* _DATASET SECTION_:
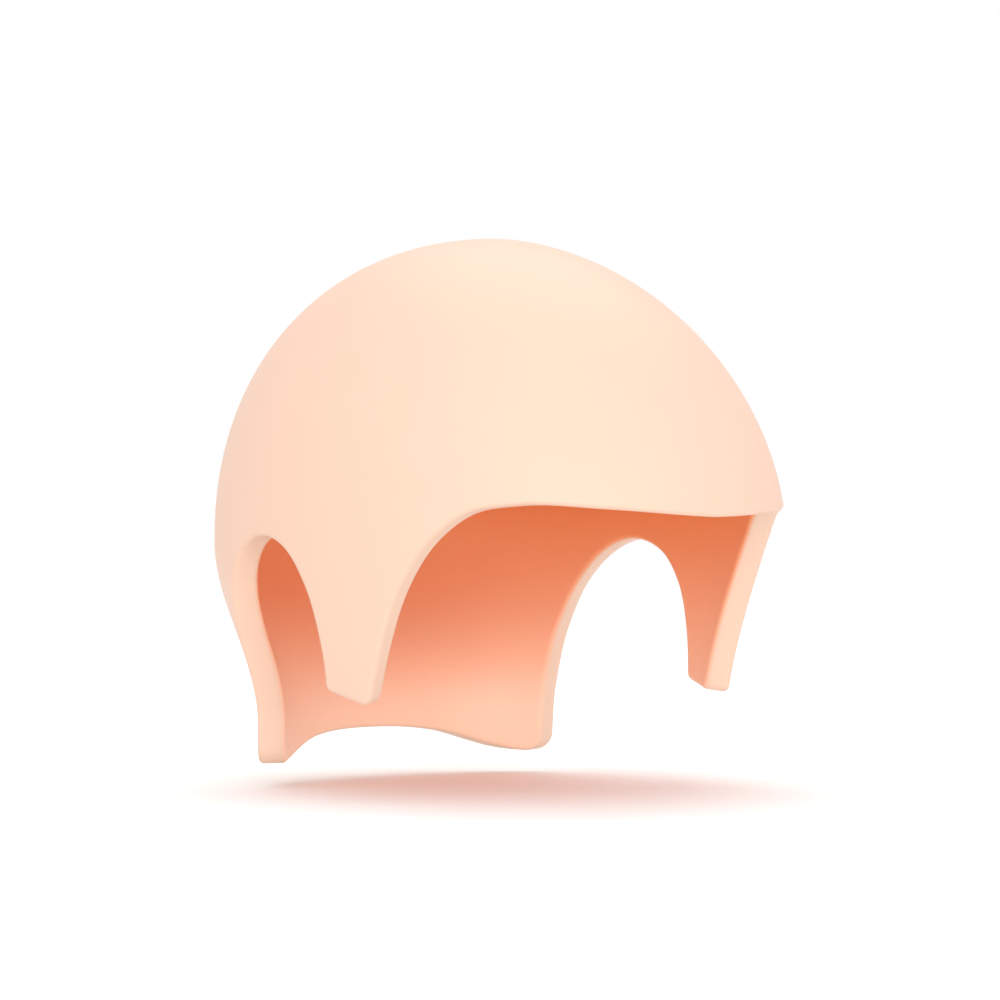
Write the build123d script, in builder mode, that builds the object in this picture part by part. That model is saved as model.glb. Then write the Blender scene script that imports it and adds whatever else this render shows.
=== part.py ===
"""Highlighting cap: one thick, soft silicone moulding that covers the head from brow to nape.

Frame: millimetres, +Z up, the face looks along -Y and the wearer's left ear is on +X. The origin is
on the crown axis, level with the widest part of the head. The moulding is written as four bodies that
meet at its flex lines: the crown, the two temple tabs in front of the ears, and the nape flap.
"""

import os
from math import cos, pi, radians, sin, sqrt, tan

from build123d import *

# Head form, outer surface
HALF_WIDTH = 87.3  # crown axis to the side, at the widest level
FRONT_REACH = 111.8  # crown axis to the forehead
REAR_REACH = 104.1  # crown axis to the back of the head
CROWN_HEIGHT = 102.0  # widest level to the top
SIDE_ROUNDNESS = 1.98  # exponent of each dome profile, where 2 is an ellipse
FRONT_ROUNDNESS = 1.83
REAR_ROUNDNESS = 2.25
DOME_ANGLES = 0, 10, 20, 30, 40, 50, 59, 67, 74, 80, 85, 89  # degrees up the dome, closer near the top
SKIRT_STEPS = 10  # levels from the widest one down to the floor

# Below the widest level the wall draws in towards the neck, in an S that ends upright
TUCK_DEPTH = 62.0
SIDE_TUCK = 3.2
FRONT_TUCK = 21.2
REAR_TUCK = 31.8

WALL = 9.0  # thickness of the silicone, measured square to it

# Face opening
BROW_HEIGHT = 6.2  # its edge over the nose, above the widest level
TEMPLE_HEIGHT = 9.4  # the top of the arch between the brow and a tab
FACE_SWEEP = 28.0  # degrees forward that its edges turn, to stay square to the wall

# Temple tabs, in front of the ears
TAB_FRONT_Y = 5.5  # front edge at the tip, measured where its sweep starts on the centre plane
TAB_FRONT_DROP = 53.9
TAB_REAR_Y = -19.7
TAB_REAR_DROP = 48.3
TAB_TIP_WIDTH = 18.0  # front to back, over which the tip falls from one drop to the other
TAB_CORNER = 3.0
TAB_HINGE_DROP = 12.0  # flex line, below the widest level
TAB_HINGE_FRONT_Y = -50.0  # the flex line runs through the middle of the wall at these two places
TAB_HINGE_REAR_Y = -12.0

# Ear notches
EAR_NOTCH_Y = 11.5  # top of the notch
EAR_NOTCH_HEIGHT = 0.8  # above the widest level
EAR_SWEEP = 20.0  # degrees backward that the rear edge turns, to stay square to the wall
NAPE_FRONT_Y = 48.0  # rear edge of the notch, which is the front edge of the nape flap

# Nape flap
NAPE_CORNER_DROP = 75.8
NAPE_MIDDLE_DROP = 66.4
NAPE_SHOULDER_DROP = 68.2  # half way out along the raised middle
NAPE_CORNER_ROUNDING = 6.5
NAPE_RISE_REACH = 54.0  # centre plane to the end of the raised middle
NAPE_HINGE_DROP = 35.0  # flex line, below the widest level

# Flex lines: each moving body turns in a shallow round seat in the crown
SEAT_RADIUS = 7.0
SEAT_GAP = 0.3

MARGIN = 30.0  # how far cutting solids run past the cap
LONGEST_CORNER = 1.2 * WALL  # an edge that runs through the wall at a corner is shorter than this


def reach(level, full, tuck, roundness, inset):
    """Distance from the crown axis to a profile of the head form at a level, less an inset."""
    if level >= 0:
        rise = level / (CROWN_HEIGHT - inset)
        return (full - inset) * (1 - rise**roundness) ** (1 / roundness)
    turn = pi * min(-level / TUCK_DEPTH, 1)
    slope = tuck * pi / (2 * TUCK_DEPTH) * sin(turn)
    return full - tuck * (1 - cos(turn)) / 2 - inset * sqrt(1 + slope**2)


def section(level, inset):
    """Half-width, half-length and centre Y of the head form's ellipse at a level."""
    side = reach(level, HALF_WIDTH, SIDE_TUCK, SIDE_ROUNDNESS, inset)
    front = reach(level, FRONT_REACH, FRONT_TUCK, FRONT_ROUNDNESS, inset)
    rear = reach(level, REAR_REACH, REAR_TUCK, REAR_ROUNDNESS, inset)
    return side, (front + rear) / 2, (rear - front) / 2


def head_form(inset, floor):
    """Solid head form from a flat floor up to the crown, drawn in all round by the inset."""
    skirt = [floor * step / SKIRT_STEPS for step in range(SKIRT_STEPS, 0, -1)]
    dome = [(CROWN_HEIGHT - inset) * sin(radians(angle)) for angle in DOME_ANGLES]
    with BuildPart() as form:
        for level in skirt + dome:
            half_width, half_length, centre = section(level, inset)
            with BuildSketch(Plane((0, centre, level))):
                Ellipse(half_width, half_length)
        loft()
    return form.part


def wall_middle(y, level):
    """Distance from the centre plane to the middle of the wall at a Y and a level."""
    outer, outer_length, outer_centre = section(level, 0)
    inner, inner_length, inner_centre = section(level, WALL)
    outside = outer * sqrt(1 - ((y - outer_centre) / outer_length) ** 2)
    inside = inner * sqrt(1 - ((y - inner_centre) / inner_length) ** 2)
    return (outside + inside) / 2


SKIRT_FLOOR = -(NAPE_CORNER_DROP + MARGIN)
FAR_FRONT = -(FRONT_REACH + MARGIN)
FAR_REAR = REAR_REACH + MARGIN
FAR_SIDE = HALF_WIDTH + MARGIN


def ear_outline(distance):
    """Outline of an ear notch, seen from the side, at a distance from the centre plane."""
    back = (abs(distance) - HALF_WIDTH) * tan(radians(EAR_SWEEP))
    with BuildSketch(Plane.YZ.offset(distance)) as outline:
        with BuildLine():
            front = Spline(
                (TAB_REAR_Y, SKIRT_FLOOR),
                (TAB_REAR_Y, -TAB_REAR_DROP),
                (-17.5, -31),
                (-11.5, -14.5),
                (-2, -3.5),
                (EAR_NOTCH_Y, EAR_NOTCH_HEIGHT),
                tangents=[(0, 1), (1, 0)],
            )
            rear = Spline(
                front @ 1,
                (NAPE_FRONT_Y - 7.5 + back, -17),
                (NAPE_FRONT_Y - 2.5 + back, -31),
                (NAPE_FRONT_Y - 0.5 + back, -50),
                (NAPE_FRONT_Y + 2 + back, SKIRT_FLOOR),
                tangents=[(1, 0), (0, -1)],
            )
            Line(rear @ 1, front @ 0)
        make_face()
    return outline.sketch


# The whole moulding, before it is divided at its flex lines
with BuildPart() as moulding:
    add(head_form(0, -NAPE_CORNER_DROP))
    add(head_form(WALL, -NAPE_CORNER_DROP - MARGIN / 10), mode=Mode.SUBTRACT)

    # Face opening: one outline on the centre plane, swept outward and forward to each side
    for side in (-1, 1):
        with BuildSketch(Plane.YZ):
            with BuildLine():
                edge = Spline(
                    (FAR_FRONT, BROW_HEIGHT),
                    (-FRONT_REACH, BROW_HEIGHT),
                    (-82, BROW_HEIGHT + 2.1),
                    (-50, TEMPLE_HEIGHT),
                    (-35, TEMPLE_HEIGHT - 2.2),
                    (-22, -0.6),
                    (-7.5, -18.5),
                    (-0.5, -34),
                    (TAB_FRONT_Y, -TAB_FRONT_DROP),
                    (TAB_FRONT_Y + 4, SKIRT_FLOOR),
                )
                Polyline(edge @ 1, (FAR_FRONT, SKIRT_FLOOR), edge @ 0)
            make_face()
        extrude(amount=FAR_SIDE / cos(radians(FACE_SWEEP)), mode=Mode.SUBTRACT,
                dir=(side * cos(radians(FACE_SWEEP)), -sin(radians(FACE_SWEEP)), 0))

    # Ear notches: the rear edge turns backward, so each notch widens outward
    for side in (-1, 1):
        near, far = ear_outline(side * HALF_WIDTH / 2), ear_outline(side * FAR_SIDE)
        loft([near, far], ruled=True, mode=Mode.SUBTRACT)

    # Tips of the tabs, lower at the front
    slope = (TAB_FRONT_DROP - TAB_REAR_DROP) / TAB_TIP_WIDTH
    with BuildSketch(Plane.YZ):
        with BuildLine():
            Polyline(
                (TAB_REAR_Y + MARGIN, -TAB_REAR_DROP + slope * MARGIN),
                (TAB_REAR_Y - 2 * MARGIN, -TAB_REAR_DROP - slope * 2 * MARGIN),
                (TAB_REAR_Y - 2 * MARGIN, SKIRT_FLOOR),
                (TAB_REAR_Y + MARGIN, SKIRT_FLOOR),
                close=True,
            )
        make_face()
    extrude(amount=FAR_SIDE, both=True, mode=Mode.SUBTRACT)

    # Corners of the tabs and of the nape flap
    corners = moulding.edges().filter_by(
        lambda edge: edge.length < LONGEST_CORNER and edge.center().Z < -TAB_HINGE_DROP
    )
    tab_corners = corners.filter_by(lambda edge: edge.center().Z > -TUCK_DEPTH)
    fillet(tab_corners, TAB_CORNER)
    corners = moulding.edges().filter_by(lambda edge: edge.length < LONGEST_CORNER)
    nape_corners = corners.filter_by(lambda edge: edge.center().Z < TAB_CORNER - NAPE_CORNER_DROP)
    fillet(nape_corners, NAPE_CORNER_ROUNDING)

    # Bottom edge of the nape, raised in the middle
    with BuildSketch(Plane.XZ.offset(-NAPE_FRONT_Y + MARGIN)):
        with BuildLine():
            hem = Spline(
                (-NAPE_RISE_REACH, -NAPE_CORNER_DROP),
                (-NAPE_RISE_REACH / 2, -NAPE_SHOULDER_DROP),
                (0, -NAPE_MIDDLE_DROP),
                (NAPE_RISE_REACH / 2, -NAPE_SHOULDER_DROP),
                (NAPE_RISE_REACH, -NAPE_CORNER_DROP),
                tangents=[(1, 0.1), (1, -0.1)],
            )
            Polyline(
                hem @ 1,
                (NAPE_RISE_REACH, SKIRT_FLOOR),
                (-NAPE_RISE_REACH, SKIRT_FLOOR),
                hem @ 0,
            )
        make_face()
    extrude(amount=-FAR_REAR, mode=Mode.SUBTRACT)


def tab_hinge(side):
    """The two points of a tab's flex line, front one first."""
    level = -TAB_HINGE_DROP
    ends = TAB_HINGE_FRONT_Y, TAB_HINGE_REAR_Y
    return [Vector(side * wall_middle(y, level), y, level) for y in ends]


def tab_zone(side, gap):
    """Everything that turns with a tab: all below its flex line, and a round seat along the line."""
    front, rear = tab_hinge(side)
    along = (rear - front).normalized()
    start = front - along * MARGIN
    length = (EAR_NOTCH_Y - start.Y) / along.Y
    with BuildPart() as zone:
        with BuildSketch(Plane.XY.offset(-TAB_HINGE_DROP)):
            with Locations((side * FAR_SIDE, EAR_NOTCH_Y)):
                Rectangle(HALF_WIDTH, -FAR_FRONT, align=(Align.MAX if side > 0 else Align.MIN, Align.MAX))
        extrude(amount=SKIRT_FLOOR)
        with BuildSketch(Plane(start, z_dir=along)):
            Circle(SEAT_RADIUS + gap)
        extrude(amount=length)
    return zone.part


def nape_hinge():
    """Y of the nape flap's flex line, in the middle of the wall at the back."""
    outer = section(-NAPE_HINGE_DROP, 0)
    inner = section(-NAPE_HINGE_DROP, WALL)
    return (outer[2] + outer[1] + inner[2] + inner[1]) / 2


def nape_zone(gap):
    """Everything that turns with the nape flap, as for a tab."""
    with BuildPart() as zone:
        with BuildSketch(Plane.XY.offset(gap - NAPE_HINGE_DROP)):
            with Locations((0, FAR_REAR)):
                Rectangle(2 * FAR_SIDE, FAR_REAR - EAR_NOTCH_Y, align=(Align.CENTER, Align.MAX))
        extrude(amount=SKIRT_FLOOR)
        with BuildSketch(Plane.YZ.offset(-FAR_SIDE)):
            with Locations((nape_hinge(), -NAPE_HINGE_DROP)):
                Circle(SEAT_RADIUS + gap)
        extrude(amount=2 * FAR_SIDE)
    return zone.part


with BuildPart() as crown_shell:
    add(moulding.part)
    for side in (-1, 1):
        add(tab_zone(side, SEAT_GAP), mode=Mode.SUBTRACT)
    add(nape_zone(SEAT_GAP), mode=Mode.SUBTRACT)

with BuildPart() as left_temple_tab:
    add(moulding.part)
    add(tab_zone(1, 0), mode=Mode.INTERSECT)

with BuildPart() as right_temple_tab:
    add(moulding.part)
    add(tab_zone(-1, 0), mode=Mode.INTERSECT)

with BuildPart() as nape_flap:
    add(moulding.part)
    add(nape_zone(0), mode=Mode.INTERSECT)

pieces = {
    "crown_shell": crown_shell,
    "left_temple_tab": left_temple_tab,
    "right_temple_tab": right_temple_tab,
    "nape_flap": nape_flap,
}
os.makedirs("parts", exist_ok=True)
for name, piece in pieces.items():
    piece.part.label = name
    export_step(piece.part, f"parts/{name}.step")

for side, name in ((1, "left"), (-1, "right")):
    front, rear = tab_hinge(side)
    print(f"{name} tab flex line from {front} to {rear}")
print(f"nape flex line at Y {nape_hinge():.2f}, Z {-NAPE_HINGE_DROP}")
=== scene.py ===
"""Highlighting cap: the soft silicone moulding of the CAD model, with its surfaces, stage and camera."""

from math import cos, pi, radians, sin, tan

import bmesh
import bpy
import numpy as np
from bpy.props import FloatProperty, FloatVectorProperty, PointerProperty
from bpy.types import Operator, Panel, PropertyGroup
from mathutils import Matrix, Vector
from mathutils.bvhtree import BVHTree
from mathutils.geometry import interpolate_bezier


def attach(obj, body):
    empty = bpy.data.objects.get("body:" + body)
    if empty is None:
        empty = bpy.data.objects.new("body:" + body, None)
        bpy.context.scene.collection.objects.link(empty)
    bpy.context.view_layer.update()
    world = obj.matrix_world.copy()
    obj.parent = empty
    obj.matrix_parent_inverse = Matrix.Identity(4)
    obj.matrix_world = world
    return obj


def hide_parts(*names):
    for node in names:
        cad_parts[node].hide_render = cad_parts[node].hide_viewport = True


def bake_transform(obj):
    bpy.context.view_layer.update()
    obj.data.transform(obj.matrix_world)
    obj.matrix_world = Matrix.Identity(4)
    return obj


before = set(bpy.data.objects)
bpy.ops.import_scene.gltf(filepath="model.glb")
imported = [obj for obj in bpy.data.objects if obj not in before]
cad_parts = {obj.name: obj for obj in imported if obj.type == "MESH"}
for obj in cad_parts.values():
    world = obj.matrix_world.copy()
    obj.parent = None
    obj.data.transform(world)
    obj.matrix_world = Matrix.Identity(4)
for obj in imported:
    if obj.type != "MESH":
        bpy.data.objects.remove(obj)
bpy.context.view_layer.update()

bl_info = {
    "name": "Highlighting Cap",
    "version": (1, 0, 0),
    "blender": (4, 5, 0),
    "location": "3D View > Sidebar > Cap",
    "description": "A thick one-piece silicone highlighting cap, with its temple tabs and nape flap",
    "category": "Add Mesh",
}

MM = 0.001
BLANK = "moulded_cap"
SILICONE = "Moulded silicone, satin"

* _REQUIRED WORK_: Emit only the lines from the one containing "add(tab_zone(-1, 0), mode=Mode.INTERSECT)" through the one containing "cap: the soft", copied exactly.

* _SOLUTION TO THIS TASK_:
    add(tab_zone(-1, 0), mode=Mode.INTERSECT)

with BuildPart() as nape_flap:
    add(moulding.part)
    add(nape_zone(0), mode=Mode.INTERSECT)

pieces = {
    "crown_shell": crown_shell,
    "left_temple_tab": left_temple_tab,
    "right_temple_tab": right_temple_tab,
    "nape_flap": nape_flap,
}
os.makedirs("parts", exist_ok=True)
for name, piece in pieces.items():
    piece.part.label = name
    export_step(piece.part, f"parts/{name}.step")

for side, name in ((1, "left"), (-1, "right")):
    front, rear = tab_hinge(side)
    print(f"{name} tab flex line from {front} to {rear}")
print(f"nape flex line at Y {nape_hinge():.2f}, Z {-NAPE_HINGE_DROP}")
=== scene.py ===
"""Highlighting cap: the soft silicone moulding of the CAD model, with its surfaces, stage and camera."""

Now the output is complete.